株式会社タケエイ 事業本部 川崎リサイクルセンター

オペレーショングループマネージャー

桑水流大輔 氏

株式会社タケエイ 事業本部 川崎リサイクルセンター

オペレーショングループ

朝倉愛子 氏

十分な安全機能を装備

また、PC200LCE-11に搭載されている機械周囲カメラシステム「Komvision」は、従来に比べ格段に機能が向上している。走行または旋回起動時に人を検知した場合には機械の発進を制御し、低速走行中に人を検知した場合には機械を停止させる。
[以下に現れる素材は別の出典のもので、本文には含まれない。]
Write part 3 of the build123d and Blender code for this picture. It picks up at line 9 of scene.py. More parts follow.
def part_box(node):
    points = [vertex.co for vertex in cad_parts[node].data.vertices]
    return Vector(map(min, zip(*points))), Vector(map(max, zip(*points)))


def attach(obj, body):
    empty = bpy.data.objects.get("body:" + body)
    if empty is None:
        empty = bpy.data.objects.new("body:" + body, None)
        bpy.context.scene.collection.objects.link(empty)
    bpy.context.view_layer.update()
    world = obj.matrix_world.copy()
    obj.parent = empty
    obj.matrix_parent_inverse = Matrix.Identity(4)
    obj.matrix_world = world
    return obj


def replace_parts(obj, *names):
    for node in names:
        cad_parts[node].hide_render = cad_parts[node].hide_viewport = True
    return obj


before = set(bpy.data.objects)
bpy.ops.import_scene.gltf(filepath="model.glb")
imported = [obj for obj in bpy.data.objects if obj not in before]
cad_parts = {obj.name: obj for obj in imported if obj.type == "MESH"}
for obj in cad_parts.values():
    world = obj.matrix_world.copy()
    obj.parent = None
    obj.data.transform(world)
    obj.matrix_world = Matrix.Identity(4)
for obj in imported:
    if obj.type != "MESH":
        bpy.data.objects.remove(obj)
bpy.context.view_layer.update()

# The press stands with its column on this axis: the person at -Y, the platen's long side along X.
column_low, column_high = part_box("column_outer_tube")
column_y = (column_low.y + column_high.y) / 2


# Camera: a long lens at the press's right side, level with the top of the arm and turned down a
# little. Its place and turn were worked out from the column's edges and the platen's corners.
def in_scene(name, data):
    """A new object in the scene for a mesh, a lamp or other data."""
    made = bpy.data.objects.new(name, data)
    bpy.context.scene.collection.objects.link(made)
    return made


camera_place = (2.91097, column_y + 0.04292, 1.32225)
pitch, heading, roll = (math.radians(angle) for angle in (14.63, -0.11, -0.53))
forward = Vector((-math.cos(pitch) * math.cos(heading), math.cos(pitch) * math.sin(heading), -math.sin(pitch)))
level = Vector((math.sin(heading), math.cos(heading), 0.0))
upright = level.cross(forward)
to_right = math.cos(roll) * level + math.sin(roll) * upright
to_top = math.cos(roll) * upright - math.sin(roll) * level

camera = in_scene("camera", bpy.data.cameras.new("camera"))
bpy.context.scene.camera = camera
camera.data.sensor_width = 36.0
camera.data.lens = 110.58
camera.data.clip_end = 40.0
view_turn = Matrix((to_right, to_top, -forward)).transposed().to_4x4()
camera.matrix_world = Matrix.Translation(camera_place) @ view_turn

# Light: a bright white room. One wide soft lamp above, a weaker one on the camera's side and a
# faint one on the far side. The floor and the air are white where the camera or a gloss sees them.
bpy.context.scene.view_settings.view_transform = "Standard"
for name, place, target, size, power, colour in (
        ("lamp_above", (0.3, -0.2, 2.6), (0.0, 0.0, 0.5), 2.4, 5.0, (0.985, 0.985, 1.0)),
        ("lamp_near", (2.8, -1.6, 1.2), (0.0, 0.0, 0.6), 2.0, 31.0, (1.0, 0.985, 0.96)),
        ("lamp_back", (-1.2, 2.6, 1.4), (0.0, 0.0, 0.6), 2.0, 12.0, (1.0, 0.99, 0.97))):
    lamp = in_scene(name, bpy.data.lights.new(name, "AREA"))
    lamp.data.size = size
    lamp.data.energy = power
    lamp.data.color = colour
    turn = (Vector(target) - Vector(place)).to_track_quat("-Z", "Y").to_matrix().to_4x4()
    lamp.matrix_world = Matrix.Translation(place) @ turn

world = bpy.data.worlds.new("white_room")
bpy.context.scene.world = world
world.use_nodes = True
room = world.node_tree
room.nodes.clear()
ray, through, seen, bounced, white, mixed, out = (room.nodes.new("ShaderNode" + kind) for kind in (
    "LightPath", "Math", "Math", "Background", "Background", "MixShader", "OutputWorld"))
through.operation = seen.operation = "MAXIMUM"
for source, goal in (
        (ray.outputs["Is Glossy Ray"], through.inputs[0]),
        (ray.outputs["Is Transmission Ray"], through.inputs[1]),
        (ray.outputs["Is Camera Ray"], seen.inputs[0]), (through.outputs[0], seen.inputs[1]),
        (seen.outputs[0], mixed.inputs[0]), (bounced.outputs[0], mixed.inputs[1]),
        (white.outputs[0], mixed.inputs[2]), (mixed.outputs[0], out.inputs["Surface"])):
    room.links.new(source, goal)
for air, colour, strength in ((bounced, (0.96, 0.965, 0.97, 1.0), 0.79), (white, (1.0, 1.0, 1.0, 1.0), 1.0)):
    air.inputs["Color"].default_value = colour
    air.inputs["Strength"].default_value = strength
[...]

「バッテリー式だと静かですので、現場の作業員は建機が近くにいることを認識できないことがあります。その点、PC200LCE-11は人を検知して自動で止まってくれます」と桑水流マネージャーは安全性について話す。

同社は建機だけでなく、施設や設備の電動化にも積極的だ。「環境に携わる企業として、化石由来の電気を使用することに抵抗感があり、補助金制度を利用して川崎リサイクルセンターに太陽光パネルを設置しました。PC200LCE-11は太陽光発電によって得られるクリーンな再生可能エネルギーで稼働しています」と、阿部社長は施設の電動化について説明する。
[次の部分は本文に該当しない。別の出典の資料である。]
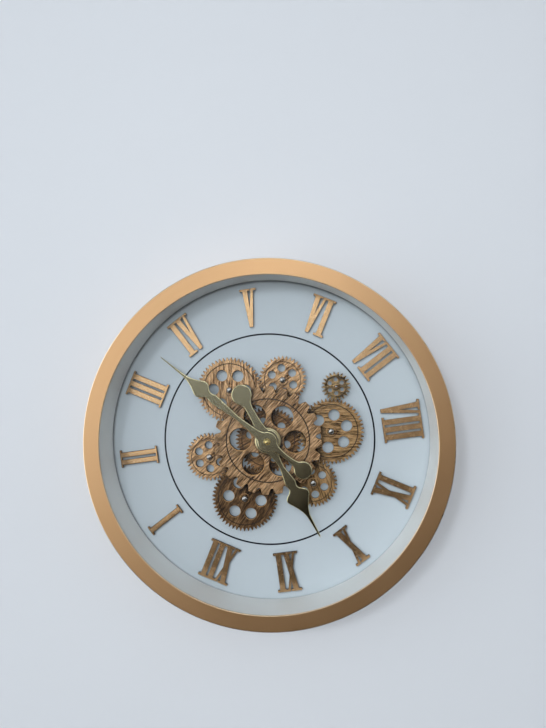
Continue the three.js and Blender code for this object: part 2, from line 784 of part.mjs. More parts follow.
/** A strip that crosses under a housing and stands out of both its sides as two screw ears. */
function earStrip(reach) {
  const half = gearboxEarLength / 2;
  return block([-half, half], [dialBack, dialBack + gearboxEarThickness], [-reach, reach]);
}

function earScrewHoles(reach) {
  const hole = () => screwHole(screwSeat + overcut, dialBack - overcut);
  return [-1, 1].map((side) => movedTo(hole(), 0, side * reach));
}

const screwSeat = dialBack + gearboxEarThickness;
const screwHoleEnd = screwSeat - gearboxEarThickness - screwGrip - fitGap;
const gearboxEarReach = gearboxSize.z / 2 + gearboxEarLength / 2;
const gearboxScrews = [-1, 1]
  .map((side) => pinionAt.clone().add(new THREE.Vector2(0, side * gearboxEarReach)));

// Motor with its gearbox, shaft and lead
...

(写真:電動ショベルのほかにもホイールローダーなど多数のコマツの建機が業務をサポート)

 

廃棄物処理で能登半島の復興に貢献

同社のグループ会社である株式会社門前クリーンパークは、石川県輪島市での管理型最終処分場の整備・運営を目的として設立された。20241月中旬に開業予定であったが、11日に発生した能登半島地震の震源地のすぐ近くにあるため、多大な被害を受けた。現在は8月からの開業を目指して復旧作業を行っている。「能登半島地震があったときには、居ても立っても居られず、翌日の2日には現地へ駆けつけました。そして処分場の被災状況を確認しつつ、地元輪島市や周辺自治体の復興に貢献してきました。今後、能登半島が復興していくためには廃棄物の処理は欠かせません。そのためにも、門前クリーンパークの一日も早い開業を目指して尽力していきます」と三本会長は語る。どんなときにも、前向きに困難に立ち向かっていく「タケエイイズム」が、能登の復興を力強く支援している。